=== Task instructions ===
Scan the lines below; pull out those with "that".

=== Entries provided ===
--- BEGIN ---

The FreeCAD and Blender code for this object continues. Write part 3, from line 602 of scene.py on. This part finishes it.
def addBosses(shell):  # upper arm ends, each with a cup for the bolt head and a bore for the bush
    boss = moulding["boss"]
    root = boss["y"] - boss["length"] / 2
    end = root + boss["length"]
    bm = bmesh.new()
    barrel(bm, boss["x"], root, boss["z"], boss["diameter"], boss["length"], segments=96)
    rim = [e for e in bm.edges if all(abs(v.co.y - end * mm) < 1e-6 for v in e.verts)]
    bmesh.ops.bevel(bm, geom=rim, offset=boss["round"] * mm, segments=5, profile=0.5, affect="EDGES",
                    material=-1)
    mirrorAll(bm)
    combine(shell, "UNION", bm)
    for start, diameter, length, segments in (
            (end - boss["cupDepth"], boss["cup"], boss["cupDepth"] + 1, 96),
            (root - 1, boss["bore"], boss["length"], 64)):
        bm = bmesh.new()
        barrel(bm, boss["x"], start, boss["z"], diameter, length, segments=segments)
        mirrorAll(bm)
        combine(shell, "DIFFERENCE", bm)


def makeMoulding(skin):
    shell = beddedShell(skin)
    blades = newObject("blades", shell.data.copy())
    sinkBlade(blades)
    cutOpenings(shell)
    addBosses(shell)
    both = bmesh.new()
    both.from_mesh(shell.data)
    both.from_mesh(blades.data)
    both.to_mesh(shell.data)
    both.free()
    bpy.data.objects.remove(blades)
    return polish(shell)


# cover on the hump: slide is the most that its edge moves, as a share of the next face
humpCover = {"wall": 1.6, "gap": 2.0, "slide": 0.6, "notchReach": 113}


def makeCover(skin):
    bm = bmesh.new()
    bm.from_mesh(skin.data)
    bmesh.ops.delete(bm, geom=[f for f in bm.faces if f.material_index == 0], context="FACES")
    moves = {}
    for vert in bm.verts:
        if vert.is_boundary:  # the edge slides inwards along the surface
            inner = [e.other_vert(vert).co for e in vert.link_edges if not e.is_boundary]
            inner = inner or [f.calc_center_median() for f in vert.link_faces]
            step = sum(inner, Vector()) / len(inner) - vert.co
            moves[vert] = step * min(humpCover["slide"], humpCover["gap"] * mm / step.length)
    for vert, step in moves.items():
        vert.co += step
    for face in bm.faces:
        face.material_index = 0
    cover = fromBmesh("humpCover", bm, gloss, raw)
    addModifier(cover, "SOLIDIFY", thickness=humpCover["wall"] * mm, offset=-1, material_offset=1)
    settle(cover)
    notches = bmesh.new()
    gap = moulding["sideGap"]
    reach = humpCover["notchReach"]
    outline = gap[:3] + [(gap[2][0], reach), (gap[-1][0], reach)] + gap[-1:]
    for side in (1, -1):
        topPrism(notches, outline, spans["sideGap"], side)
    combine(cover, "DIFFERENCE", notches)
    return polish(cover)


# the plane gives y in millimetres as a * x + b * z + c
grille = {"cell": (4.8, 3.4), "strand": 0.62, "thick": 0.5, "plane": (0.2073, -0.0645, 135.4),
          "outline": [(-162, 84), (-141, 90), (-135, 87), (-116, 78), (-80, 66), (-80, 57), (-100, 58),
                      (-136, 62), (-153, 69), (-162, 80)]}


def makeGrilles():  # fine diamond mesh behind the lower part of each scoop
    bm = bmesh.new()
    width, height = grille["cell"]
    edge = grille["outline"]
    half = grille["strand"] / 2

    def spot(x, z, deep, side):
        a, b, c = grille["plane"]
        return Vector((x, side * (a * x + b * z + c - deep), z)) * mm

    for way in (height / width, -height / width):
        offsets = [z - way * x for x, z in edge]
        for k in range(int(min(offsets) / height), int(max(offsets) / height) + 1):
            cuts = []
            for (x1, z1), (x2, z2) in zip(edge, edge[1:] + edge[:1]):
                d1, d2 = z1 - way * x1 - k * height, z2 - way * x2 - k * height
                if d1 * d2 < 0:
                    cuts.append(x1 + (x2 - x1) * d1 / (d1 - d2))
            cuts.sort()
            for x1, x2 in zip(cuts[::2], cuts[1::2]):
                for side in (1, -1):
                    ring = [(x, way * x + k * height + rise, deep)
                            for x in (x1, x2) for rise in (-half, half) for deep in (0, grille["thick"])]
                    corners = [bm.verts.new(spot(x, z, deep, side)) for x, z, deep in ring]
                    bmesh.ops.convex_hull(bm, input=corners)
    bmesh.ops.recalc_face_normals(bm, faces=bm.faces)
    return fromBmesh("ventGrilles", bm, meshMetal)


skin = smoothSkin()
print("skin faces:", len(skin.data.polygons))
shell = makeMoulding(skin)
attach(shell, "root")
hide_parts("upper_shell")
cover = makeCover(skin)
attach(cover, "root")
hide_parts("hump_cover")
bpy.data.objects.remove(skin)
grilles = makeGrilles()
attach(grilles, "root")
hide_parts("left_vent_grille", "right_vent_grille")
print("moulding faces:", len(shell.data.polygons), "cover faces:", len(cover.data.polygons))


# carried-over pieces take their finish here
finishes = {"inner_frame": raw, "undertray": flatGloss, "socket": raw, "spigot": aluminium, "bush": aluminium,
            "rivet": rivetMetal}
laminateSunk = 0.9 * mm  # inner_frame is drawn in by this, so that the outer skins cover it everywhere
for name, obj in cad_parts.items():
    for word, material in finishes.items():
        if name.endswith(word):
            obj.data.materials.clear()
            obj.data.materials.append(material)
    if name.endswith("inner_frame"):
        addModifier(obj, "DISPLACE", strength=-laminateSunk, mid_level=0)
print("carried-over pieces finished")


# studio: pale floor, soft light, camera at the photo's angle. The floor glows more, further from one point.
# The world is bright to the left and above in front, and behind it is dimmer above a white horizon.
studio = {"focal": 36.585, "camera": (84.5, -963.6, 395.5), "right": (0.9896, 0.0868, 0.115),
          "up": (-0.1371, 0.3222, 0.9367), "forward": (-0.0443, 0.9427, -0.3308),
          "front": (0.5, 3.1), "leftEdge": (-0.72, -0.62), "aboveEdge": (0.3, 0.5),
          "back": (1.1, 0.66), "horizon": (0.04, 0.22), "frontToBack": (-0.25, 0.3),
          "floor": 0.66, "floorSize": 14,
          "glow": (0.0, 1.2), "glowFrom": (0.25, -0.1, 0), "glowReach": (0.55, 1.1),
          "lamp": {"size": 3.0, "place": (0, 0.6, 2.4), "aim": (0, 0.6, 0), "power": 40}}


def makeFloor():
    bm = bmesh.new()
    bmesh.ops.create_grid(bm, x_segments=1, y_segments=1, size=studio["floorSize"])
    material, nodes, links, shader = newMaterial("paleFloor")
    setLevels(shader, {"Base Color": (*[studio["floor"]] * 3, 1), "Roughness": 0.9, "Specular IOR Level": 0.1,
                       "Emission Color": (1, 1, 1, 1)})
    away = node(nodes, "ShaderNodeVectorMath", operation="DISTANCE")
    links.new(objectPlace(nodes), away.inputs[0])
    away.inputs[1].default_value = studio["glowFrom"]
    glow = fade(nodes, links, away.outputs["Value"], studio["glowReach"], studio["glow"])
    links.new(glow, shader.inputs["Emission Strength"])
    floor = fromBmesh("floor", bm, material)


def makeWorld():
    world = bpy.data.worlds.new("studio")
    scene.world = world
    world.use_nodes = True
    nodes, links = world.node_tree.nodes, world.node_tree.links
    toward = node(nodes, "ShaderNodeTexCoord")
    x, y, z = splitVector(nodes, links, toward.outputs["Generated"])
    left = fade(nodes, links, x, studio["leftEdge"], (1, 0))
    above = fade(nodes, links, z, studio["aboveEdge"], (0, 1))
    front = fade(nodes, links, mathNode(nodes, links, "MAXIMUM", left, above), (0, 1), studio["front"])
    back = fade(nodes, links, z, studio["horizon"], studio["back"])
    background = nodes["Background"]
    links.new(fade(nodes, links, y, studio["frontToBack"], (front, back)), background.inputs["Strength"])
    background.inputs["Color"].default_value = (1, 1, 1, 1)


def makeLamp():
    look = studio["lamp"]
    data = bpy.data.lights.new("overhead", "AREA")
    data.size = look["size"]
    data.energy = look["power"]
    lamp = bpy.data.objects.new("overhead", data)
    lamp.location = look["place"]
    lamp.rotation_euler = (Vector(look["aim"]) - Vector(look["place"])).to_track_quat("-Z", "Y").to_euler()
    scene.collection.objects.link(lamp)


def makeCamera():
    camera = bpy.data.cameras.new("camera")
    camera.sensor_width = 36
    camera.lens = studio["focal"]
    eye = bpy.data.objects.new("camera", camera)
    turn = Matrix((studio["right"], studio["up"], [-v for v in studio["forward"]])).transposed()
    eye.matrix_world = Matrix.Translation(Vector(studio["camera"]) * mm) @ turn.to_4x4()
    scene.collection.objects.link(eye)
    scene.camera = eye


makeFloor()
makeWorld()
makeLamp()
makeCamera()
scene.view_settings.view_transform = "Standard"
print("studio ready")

--- END ---
--- BEGIN ---

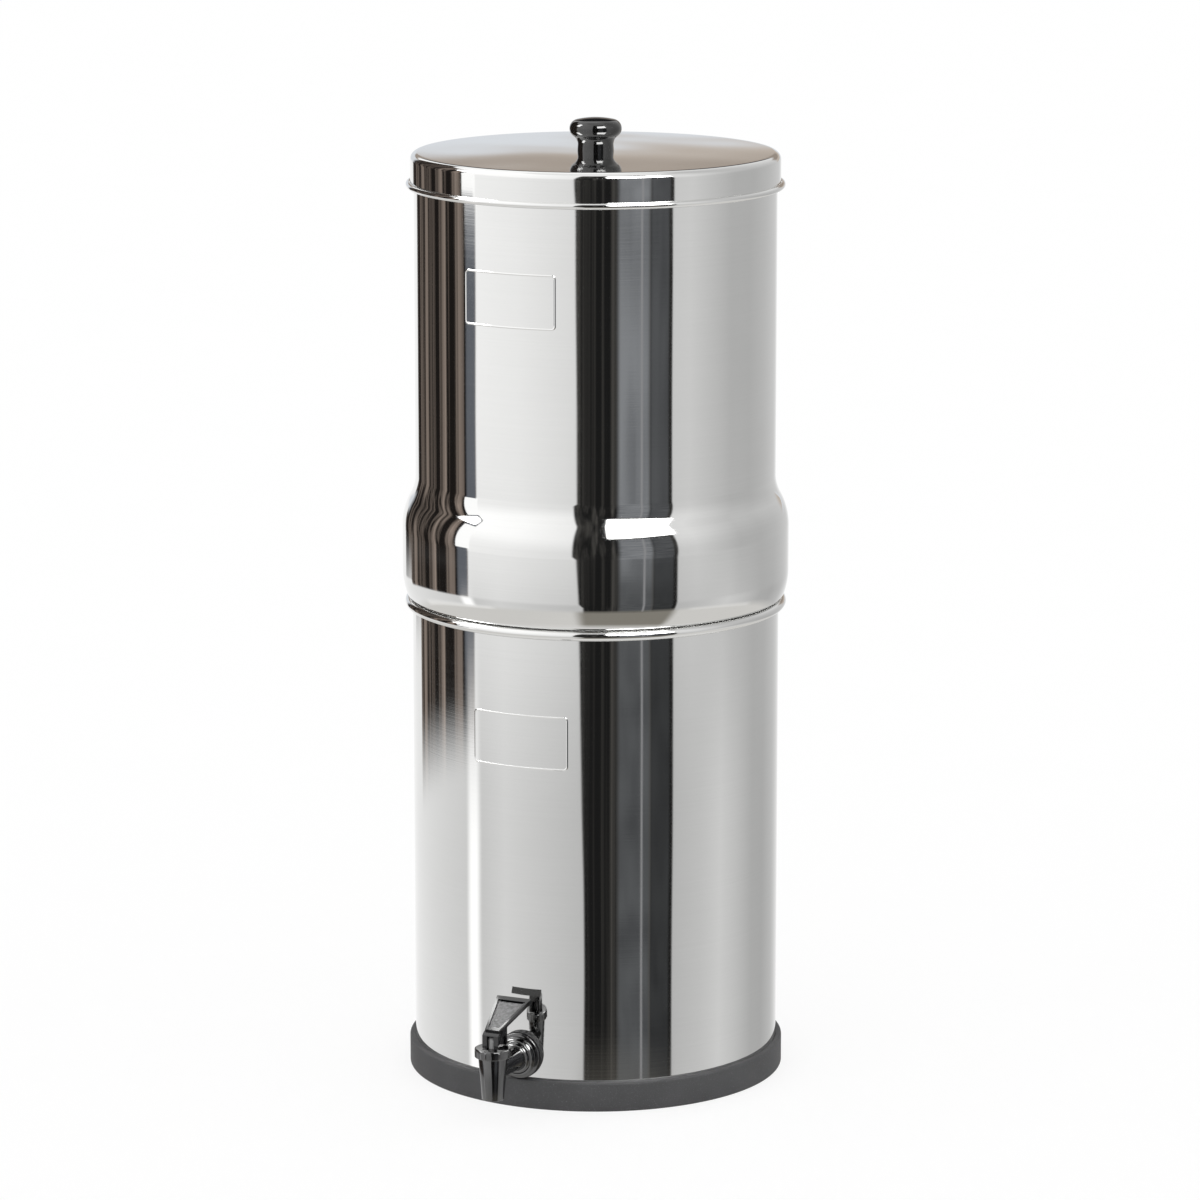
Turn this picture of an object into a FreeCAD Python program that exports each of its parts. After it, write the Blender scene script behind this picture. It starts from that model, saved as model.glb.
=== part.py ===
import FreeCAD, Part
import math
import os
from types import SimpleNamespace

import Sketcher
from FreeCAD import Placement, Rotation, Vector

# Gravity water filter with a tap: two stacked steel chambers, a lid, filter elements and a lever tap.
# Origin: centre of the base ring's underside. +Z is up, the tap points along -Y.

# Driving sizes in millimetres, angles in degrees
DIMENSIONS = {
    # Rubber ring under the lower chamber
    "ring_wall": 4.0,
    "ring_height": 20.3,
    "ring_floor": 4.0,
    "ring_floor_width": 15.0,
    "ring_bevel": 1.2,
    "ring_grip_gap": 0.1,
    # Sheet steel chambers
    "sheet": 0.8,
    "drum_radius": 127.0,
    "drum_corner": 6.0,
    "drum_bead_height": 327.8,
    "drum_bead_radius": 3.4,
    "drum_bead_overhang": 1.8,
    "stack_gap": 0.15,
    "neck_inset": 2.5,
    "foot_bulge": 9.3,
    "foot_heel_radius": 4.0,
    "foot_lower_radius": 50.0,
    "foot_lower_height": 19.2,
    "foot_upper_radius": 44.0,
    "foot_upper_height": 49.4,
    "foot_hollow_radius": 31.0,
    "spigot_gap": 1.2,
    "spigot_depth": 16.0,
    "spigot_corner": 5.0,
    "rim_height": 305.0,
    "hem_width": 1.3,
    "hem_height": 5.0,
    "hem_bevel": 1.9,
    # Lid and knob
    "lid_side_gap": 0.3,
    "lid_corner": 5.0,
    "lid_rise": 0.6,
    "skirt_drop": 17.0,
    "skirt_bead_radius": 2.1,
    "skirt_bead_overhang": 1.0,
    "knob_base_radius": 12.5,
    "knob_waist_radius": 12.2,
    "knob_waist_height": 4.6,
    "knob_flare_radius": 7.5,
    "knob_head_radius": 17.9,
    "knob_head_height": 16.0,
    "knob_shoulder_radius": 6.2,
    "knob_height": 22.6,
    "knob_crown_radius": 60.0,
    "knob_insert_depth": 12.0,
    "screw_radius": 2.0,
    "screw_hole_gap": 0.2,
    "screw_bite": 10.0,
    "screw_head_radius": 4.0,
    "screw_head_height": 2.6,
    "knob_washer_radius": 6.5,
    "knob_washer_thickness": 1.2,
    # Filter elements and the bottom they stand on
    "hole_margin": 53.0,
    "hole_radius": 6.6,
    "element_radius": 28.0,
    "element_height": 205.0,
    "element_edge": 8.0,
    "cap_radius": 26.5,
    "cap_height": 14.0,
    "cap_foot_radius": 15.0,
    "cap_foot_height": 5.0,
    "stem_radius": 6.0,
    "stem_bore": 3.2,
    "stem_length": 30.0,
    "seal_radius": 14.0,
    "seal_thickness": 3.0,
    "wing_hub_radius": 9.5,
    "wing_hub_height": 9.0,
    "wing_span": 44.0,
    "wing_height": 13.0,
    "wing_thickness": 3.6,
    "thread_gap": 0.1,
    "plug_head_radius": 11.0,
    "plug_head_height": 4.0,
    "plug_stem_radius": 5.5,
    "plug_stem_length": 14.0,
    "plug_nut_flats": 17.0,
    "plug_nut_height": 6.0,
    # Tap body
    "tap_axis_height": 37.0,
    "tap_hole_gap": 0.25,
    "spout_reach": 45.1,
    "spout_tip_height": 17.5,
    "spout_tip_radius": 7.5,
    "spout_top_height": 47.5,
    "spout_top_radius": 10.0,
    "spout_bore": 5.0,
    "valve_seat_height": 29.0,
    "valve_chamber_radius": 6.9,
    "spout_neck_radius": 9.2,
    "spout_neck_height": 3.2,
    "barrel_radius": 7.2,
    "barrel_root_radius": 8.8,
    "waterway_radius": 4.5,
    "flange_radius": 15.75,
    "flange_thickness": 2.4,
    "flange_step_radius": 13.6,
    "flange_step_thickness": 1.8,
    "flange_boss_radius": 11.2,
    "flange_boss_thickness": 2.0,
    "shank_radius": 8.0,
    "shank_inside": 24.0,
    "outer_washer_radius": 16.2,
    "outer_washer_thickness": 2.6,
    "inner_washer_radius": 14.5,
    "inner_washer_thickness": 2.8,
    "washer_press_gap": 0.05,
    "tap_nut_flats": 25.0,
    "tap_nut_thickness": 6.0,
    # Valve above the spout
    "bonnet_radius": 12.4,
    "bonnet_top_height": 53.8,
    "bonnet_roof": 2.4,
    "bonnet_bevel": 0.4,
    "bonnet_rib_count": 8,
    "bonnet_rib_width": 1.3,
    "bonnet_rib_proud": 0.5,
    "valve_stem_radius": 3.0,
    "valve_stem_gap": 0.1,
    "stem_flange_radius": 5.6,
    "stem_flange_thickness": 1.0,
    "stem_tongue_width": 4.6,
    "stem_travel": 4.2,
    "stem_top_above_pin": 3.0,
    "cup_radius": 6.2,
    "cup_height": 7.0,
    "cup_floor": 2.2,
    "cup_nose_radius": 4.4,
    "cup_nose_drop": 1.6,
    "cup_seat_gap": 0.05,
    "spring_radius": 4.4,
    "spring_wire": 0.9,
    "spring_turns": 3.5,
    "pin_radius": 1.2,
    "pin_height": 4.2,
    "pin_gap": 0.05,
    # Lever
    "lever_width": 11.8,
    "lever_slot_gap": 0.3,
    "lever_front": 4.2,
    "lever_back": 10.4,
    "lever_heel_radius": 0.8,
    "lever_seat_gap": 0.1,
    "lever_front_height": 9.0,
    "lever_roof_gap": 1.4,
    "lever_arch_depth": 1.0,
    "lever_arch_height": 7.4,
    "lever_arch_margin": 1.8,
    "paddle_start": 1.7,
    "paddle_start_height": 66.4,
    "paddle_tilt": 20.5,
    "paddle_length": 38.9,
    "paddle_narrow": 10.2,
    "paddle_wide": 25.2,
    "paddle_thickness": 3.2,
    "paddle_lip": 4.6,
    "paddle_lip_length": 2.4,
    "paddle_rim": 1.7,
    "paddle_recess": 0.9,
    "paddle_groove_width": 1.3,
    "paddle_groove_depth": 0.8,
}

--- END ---
--- BEGIN ---

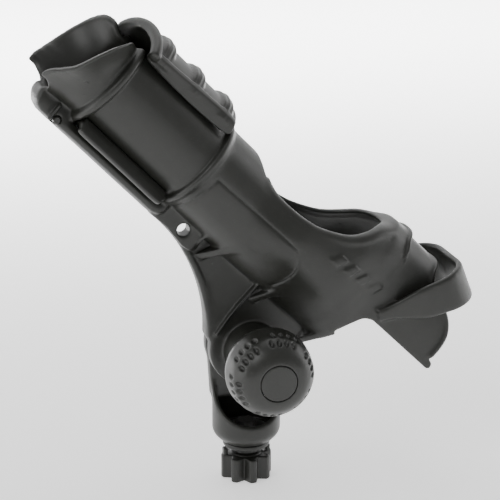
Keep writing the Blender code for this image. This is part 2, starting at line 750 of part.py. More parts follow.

--- END ---

=== Answer for this exercise ===
# cover on the hump: slide is the most that its edge moves, as a share of the next face
laminateSunk = 0.9 * mm  # inner_frame is drawn in by this, so that the outer skins cover it everywhere
Turn this picture of an object into a FreeCAD Python program that exports each of its parts. After it, write the Blender scene script behind this picture. It starts from that model, saved as model.glb.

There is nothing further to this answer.